Friday, February 1, 2013

Green Eggs and Ham is Really Scary

   I've started this awesome babysitting gig for four nights a week for the next three weeks. It rocks because the child is awesome and loves to sit silently like a little mannequin while I read books to him. Here's the thing that I've realized though: Green Eggs and Ham is the stuff of nightmares.
   Its a book all about succumbing to peer pressure! Sam I Am is a lawless tyrant with no regard for free will or animal rights. He relentlessly forces these eggs and ham onto the Top Hat Guy. Worse still, he is made to eat a full meal while he is swimming in the ocean, after a car crash, train wreck and shipwreck consecutively. The emotional trauma!

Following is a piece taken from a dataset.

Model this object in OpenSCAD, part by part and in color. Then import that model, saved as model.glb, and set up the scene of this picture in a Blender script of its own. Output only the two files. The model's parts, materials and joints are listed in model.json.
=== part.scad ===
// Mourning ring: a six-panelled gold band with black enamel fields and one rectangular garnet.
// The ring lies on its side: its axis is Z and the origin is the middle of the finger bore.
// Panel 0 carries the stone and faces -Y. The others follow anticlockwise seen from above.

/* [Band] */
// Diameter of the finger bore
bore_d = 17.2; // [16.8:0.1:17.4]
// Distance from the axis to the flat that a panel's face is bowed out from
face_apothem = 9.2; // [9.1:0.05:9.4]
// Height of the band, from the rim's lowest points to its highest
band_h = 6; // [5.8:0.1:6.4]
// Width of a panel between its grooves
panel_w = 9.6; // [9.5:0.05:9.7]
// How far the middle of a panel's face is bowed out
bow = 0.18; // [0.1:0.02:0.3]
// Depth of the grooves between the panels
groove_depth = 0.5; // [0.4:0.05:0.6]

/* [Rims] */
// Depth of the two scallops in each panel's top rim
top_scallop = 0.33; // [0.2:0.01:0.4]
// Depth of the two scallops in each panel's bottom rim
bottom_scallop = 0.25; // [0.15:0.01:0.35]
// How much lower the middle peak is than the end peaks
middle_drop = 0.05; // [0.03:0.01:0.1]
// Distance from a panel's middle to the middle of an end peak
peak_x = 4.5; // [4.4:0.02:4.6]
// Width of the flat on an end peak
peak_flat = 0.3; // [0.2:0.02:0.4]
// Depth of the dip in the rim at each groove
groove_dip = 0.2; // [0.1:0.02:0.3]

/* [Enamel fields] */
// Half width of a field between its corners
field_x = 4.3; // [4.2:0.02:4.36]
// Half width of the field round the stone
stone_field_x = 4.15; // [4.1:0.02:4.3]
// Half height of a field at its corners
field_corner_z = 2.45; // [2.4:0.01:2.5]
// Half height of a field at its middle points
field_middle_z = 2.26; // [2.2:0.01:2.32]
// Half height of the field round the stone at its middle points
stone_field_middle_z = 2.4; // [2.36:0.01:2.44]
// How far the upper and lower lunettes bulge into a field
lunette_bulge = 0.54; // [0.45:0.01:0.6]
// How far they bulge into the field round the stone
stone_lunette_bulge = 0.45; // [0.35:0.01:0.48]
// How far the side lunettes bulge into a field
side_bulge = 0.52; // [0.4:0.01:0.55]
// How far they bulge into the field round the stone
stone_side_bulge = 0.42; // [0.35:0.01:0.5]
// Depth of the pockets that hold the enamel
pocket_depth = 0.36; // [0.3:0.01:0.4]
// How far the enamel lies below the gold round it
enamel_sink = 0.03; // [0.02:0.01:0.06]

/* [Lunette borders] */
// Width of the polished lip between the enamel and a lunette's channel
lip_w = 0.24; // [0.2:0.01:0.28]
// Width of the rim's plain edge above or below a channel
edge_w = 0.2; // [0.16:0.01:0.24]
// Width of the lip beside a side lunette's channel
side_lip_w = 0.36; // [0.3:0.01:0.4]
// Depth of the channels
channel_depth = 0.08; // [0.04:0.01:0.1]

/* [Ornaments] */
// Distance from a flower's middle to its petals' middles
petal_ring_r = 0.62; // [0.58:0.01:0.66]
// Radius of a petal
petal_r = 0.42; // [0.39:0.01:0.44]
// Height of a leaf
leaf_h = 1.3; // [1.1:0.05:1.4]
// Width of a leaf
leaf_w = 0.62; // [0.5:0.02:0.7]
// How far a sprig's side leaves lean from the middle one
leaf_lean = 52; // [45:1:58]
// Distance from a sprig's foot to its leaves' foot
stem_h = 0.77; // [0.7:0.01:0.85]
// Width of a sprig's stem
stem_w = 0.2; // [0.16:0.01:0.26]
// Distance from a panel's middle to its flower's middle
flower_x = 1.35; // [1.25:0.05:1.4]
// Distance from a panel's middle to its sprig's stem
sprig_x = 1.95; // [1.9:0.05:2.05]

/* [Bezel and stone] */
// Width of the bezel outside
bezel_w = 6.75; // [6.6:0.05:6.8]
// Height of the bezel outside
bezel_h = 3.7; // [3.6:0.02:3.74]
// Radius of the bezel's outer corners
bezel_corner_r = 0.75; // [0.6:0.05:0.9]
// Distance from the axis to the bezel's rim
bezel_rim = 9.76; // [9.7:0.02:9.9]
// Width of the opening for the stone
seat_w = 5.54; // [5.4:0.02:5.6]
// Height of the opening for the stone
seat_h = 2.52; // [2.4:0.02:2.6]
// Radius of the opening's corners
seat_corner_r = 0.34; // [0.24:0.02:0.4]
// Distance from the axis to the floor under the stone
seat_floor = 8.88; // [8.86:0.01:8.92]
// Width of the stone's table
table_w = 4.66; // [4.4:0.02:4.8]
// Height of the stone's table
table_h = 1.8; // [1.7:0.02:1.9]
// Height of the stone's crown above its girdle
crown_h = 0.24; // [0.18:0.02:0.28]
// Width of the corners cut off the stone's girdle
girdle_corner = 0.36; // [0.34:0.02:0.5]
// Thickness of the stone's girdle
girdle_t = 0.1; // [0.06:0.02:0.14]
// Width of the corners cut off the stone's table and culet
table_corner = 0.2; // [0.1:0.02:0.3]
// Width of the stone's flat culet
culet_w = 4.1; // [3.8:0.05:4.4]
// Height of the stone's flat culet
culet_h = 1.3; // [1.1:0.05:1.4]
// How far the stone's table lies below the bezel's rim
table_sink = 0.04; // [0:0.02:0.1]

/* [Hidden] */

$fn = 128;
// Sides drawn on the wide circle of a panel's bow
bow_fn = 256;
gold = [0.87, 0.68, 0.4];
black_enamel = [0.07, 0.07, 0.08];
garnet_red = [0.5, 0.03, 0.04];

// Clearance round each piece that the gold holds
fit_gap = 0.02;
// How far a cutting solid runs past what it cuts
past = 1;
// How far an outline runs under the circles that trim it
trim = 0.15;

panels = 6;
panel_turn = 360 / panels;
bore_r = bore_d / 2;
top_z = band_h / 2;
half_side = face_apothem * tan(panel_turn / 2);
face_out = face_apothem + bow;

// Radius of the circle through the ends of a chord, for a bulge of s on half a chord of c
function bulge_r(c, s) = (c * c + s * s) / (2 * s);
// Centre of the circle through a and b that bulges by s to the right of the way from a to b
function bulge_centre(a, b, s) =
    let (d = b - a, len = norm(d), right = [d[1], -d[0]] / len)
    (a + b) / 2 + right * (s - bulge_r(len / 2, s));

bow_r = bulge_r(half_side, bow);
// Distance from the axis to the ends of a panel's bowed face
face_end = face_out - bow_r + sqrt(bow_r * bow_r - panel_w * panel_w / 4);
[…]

   Not to mention that the food itself is fucking green. What healthy eggs and ham are green? None. None healthy eggs and ham are green. Also, for the duration of the story, they have come in close contact with farm animals and exhaust. They are not sealed in an airtight container and are doubtless contaminated while A, B, C, D and E. coli. Did I mention they've been submerged in water too?
   Also, how the fuck is he supposed to eat an entire ham hock with a single fork. He hasn't even been given the proper tools to eat the food. No matter how you slice it, or shove it down with a fork, as the case may be, our hero has just cause to refuse the unsavoury meal.